4. When is teaching in the margins appropriate, and when is it not?

Hear me when I say that I am not advocating for all margins all the time. The academic center of the classroom is paramount in certain situations to build the knowledge and skills needed for students to venture into the margins. Plus, without the center, there would be no margins.

Foundational information such as vocabulary, mathematical formulas, or standard processes incline themselves better to teacher-driven instruction. And these are the building blocks students require to help them step up into the margins.

Yet these lessons should be taught purposefully with the goal of eventually navigating into the margins. Because the margins are where engagement, discovery, and exploration take over, and students actually want to learn.

If you have gotten to this point in my blog, I hope that you feel more confident and assured not only in your knowledge of the margins but in your ability to instill them in your classrooms.

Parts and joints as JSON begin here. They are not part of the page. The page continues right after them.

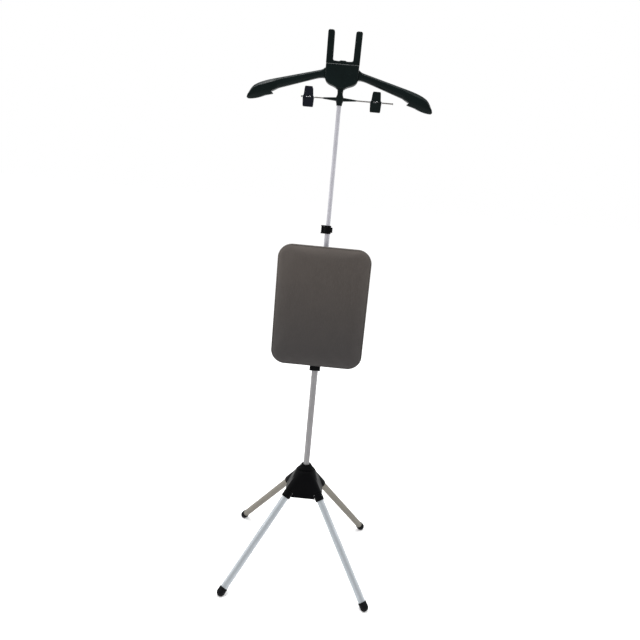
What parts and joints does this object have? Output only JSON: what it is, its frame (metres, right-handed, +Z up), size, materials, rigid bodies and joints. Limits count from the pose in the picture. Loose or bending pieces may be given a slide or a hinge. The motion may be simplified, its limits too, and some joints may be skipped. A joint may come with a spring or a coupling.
{
  "type": "garment steamer stand",
  "caption": "Folding four-legged stand for a garment steamer: telescopic pole, padded pressing board, and a hanger head with steam-head fork and trouser clips.",
  "frame": {"origin": "on the floor under the pole's axis", "axes": "+Z up along the pole, front of the board towards -Y, hanger arms along X"},
  "size_m": [0.45, 0.395, 1.4185],
  "materials": {
    "base_plastic": "fine moulded texture, near black",
    "head_plastic": "fine moulded texture, near black with a slight green cast",
    "tube_aluminium": "drawn tube, satin anodised",
    "steel": "zinc plated",
    "rubber": "matt",
    "nylon": "natural nylon",
    "cover_fabric": "close plain weave, dark warm grey",
    "foam": "open-cell foam",
    "spring_steel": "bright spring wire"
  },
  "bodies": {
    "base": {"hub_body": "base_plastic", "lower_tube": "tube_aluminium", "lower_clamp_collar": "base_plastic", "lower_clamp_pin": "steel", "leg_pivot_pin_front_right": "steel", "leg_pivot_pin_rear_right": "steel", "leg_pivot_pin_rear_left": "steel", "leg_pivot_pin_front_left": "steel"},
    "lock_nut": {"pole_lock_nut": "base_plastic"},
    "leg_front_right": {"leg_knuckle_front_right": "base_plastic", "leg_tube_front_right": "tube_aluminium", "leg_foot_front_right": "rubber"},
    "leg_rear_right": {"leg_knuckle_rear_right": "base_plastic", "leg_tube_rear_right": "tube_aluminium", "leg_foot_rear_right": "rubber"},
    "leg_rear_left": {"leg_knuckle_rear_left": "base_plastic", "leg_tube_rear_left": "tube_aluminium", "leg_foot_rear_left": "rubber"},
    "leg_front_left": {"leg_knuckle_front_left": "base_plastic", "leg_tube_front_left": "tube_aluminium", "leg_foot_front_left": "rubber"},
    "lower_lever": {"lower_clamp_lever": "base_plastic"},
    "middle_pole": {"middle_tube": "tube_aluminium", "middle_tube_glide": "nylon", "upper_clamp_collar": "base_plastic", "upper_clamp_pin": "steel"},
    "upper_lever": {"upper_clamp_lever": "base_plastic"},
    "upper_pole": {"upper_tube": "tube_aluminium", "upper_tube_glide": "nylon"},
    "board": {"board_cover": "cover_fabric", "board_foam": "foam", "board_plate": "base_plastic", "board_carriage": "base_plastic", "board_guide": "base_plastic", "board_screw_1": "steel", "board_screw_2": "steel", "board_screw_3": "steel", "board_screw_4": "steel"},
    "board_knob": {"board_knob": "base_plastic", "board_knob_stud": "steel"},
    "head": {"head_front_shell": "head_plastic", "head_rear_shell": "head_plastic", "steam_head_fork": "head_plastic", "arm_left": "head_plastic", "arm_right": "head_plastic", "neck": "head_plastic", "clip_rod": "steel", "head_screw_1": "steel", "head_screw_2": "steel", "head_screw_3": "steel"},
    "clip_slider_left": {"clip_barrel_left": "steel"},
    "clip_rear_left": {"clip_rear_jaw_left": "head_plastic", "clip_spring_left": "spring_steel"},
    "clip_front_left": {"clip_front_jaw_left": "head_plastic"},
    "clip_slider_right": {"clip_barrel_right": "steel"},
    "clip_rear_right": {"clip_rear_jaw_right": "head_plastic", "clip_spring_right": "spring_steel"},
    "clip_front_right": {"clip_front_jaw_right": "head_plastic"}
  },
  "joints": [
    {"name": "leg_fold_front_right", "type": "hinge", "parent": "base", "child": "leg_front_right", "pos_m": [0.02121, -0.02121, 0.26], "axis": [0.7071, 0.7071, 0], "range_deg": [0, 43]},
    {"name": "leg_fold_rear_right", "type": "hinge", "parent": "base", "child": "leg_rear_right", "pos_m": [0.02121, 0.02121, 0.26], "axis": [-0.7071, 0.7071, 0], "range_deg": [0, 43]},
    {"name": "leg_fold_rear_left", "type": "hinge", "parent": "base", "child": "leg_rear_left", "pos_m": [-0.02121, 0.02121, 0.26], "axis": [-0.7071, -0.7071, 0], "range_deg": [0, 43]},
    {"name": "leg_fold_front_left", "type": "hinge", "parent": "base", "child": "leg_front_left", "pos_m": [-0.02121, -0.02121, 0.26], "axis": [0.7071, -0.7071, 0], "range_deg": [0, 43]},
    {"name": "lock_nut_turn", "type": "hinge", "parent": "base", "child": "lock_nut", "pos_m": [0, 0, 0.294], "axis": [0, 0, 1], "range_deg": [0, 180]},
    {"name": "lower_lever_flip", "type": "hinge", "parent": "base", "child": "lower_lever", "pos_m": [0.0155, 0, 0.718], "axis": [0, 0, -1], "range_deg": [0, 100]},
    {"name": "middle_pole_slide", "type": "slide", "parent": "base", "child": "middle_pole", "axis": [0, 0, 1], "range_m": [-0.2, 0.06]},
    {"name": "upper_lever_flip", "type": "hinge", "parent": "middle_pole", "child": "upper_lever", "pos_m": [-0.0134, 0, 0.9505], "axis": [0, 0, -1], "range_deg": [0, 100]},
    {"name": "upper_pole_slide", "type": "slide", "parent": "middle_pole", "child": "upper_pole", "axis": [0, 0, 1], "range_m": [-0.28, 0.07]},
    {"name": "board_slide", "type": "slide", "parent": "base", "child": "board", "axis": [0, 0, 1], "range_m": [-0.25, 0]},
    {"name": "board_knob_turn", "type": "hinge", "parent": "board", "child": "board_knob", "pos_m": [0, 0.02, 0.67], "axis": [0, 1, 0], "range_deg": [0, 360]},
    {"name": "head_swivel", "type": "hinge", "parent": "upper_pole", "child": "head", "pos_m": [0, 0, 1.262], "axis": [0, 0, 1], "continuous": true},
    {"name": "clip_left_slide", "type": "slide", "parent": "head", "child": "clip_slider_left", "axis": [1, 0, 0], "range_m": [-0.001, 0.02]},
    {"name": "clip_left_swing", "type": "hinge", "parent": "clip_slider_left", "child": "clip_rear_left", "pos_m": [-0.076, 0, 1.265], "axis": [1, 0, 0], "range_deg": [-30, 30]},
    {"name": "clip_left_open", "type": "hinge", "parent": "clip_rear_left", "child": "clip_front_left", "pos_m": [-0.076, 0, 1.265], "axis": [-1, 0, 0], "range_deg": [0, 24], "stiffness_Nm_per_rad": 0.05, "springref_deg": -28.65},
    {"name": "clip_right_slide", "type": "slide", "parent": "head", "child": "clip_slider_right", "axis": [1, 0, 0], "range_m": [-0.032, 0.005]},
    {"name": "clip_right_swing", "type": "hinge", "parent": "clip_slider_right", "child": "clip_rear_right", "pos_m": [0.088, 0, 1.265], "axis": [1, 0, 0], "range_deg": [-30, 30]},
    {"name": "clip_right_open", "type": "hinge", "parent": "clip_rear_right", "child": "clip_front_right", "pos_m": [0.088, 0, 1.265], "axis": [-1, 0, 0], "range_deg": [0, 24], "stiffness_Nm_per_rad": 0.05, "springref_deg": -28.65}
  ]
}
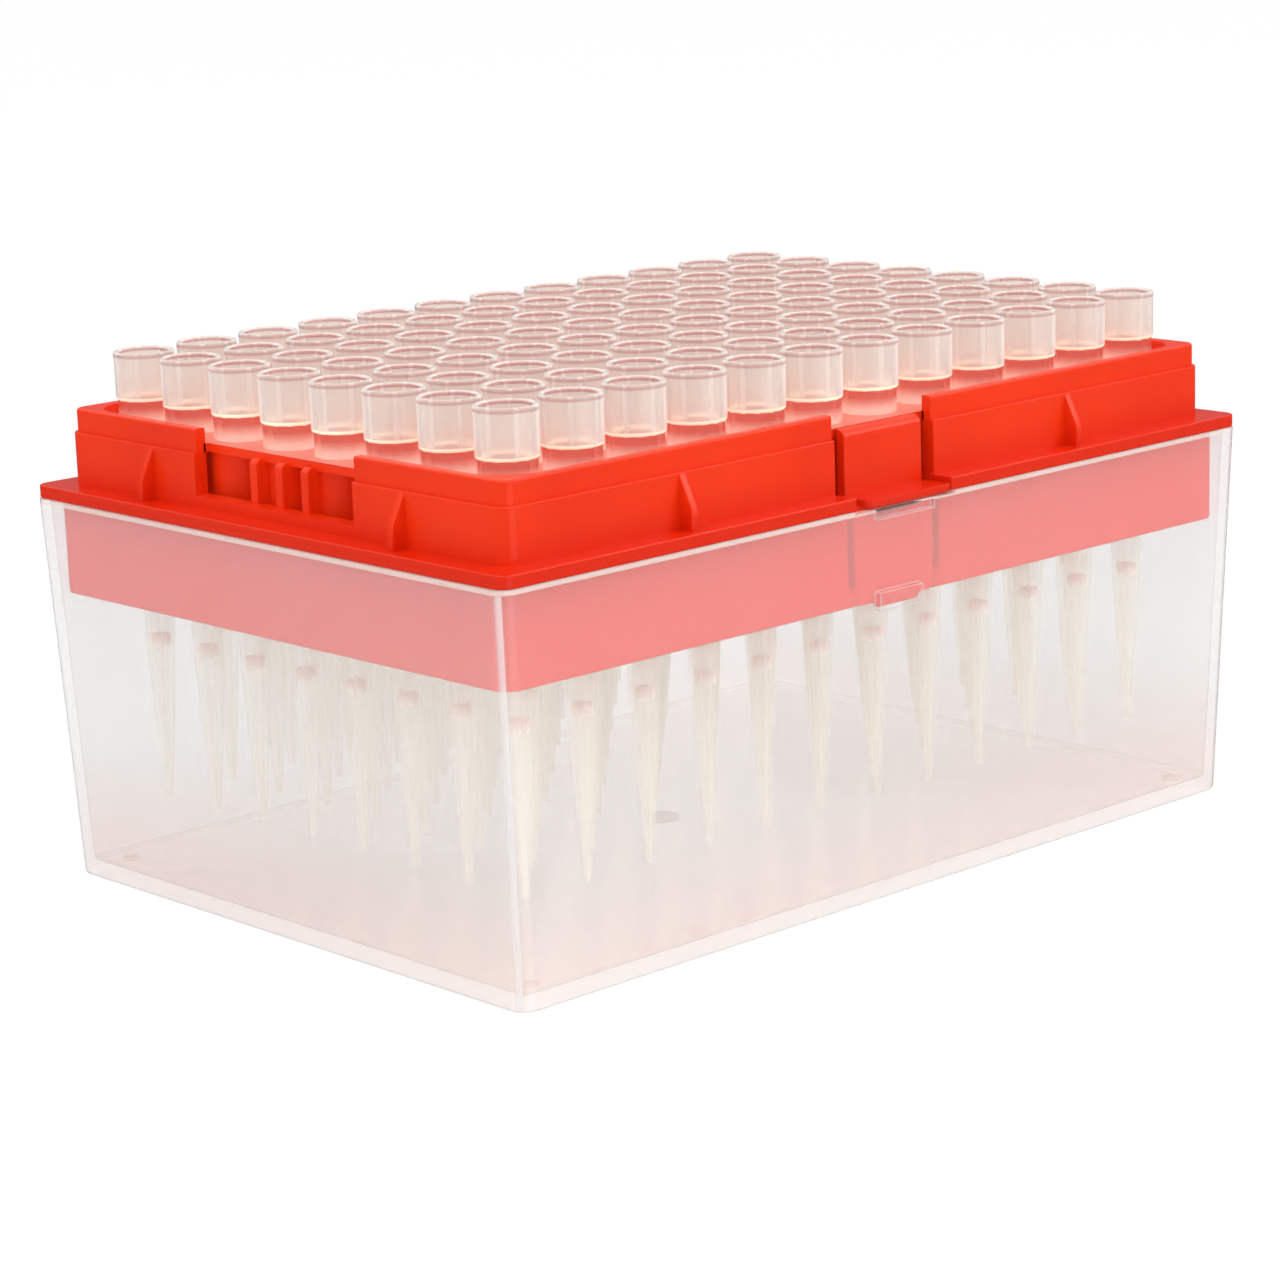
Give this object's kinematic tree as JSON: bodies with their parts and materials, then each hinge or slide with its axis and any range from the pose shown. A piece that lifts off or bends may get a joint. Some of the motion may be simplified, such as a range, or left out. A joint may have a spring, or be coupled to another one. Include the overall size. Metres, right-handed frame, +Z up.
{
  "type": "pipette tip box",
  "caption": "Open box of filtered pipette tips: a translucent tub with a snap-in rack that holds the tips upright on a rectangular grid.",
  "frame": {"origin": "centre of the tub's underside, on the surface that the box stands on", "axes": "+X along the long side, +Y along the short side towards the back latch, +Z up, out of the tips' mouths"},
  "size_m": [0.119, 0.0822, 0.0622],
  "materials": {
    "tub_clear": "translucent natural polypropylene, smooth",
    "rack_red": "glossy moulded plastic",
    "tip_clear": "translucent natural polypropylene, polished",
    "filter_white": "porous sintered plug"
  },
  "bodies": {
    "box": {"tub": "tub_clear", "rack": "rack_red", "tips_column_01": "tip_clear", "tips_column_02": "tip_clear", "tips_column_03": "tip_clear", "tips_column_04": "tip_clear", "tips_column_05": "tip_clear", "tips_column_06": "tip_clear", "tips_column_07": "tip_clear", "tips_column_08": "tip_clear", "tips_column_09": "tip_clear", "tips_column_10": "tip_clear", "tips_column_11": "tip_clear", "tips_column_12": "tip_clear", "filters_column_01": "filter_white", "filters_column_02": "filter_white", "filters_column_03": "filter_white", "filters_column_04": "filter_white", "filters_column_05": "filter_white", "filters_column_06": "filter_white", "filters_column_07": "filter_white", "filters_column_08": "filter_white", "filters_column_09": "filter_white", "filters_column_10": "filter_white", "filters_column_11": "filter_white", "filters_column_12": "filter_white"},
    "latch_front": {"latch_tab_front": "rack_red"},
    "latch_back": {"latch_tab_back": "rack_red"}
  },
  "joints": [
    {"name": "latch_front_flex", "type": "hinge", "parent": "box", "child": "latch_front", "pos_m": [0, -0.0369, 0.0529], "axis": [1, 0, 0], "range_deg": [0, 2.5], "stiffness_Nm_per_rad": 0.02},
    {"name": "latch_back_flex", "type": "hinge", "parent": "box", "child": "latch_back", "pos_m": [0, 0.0369, 0.0529], "axis": [-1, 0, 0], "range_deg": [0, 2.5], "stiffness_Nm_per_rad": 0.02}
  ]
}
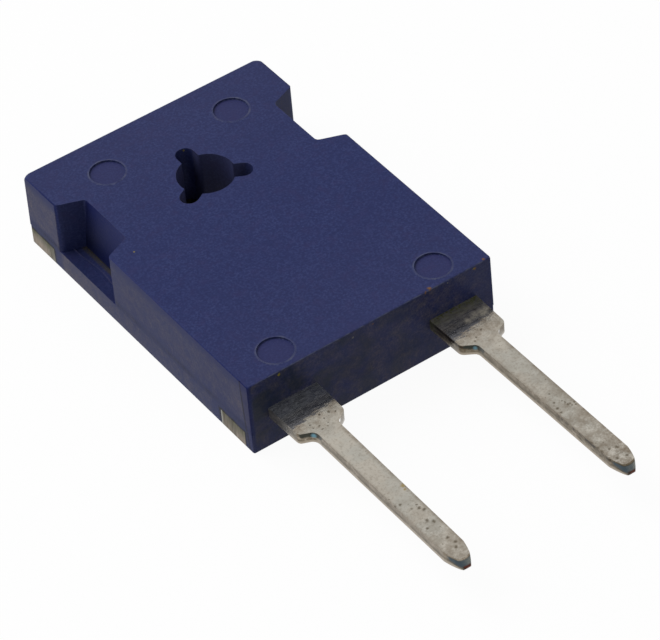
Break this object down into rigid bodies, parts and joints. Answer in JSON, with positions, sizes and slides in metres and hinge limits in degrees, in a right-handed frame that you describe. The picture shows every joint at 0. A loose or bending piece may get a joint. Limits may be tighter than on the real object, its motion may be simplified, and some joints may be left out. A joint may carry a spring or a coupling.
{
  "type": "power film resistor",
  "caption": "Flat moulded power resistor with a metal base plate, a screw hole with three hold-down slots, side clip notches and flat leads.",
  "frame": {"origin": "axis of the mounting hole at the flat mounting face", "axes": "+Z away from the mounting face, through the body; +Y along the body from the leads to the head end; +X across the body"},
  "size_m": [0.0158, 0.037, 0.0049],
  "materials": {
    "epoxy": "moulded navy blue epoxy with a fine satin grain",
    "base_metal": "nickel plated copper, warm grey, sheared at the ears",
    "lead_metal": "tin plated copper, warm silver, pitted and stained",
    "alumina": "white alumina",
    "print_silver": "fired silver print",
    "resistive_ink": "fired ruthenium oxide film, black",
    "overglaze": "fired green glass coat",
    "solder": "grey solder"
  },
  "bodies": {
    "root": {"moulded_body": "epoxy", "base_plate": "base_metal", "substrate_bond": "solder", "ceramic_substrate": "alumina", "terminal_pad_left": "print_silver", "terminal_pad_right": "print_silver", "resistive_film": "resistive_ink", "glass_coat": "overglaze", "solder_joint_left": "solder", "solder_joint_right": "solder", "lead_left": "lead_metal", "lead_right": "lead_metal"}
  },
  "joints": []
}
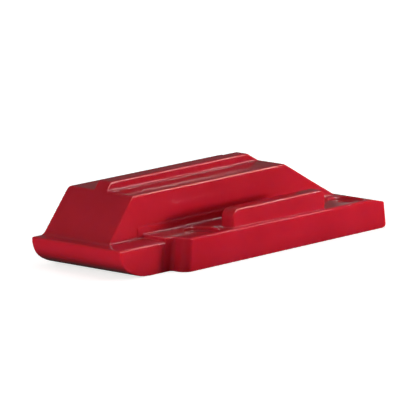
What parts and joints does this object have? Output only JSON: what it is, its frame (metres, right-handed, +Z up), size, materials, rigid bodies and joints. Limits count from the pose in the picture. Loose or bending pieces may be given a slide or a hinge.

So cap your red pens and get out into the margins of your classroom. Hopefully, I’ll see you there!

Catch you later!

Mr. Larson


  1. Hi Ellie!
    Thanks for your question, I think it that is a real situation that sometimes happens in the classroom because what interests one student may not interest another. I think that giving each student the freedom to pursue a topic that they are passionate about could help. In addition, if you are set on doing one big project or field trip with your students, you could provide some scaffolding for students who are not used to having that much freedom in school or are still working on developing their own critical thinking skills.

  2. Hey Luke!

    Loved reading your blog post, I enjoyed how you mentioned that sometimes students pull you into the margins. I think when we have those moments of curious students it is so important to follow and help them learn about something they are interested in. Though, there are times when it can be difficult to do so. Do you have any thoughts on balancing following curious students and helping students who might feel a bit left behind?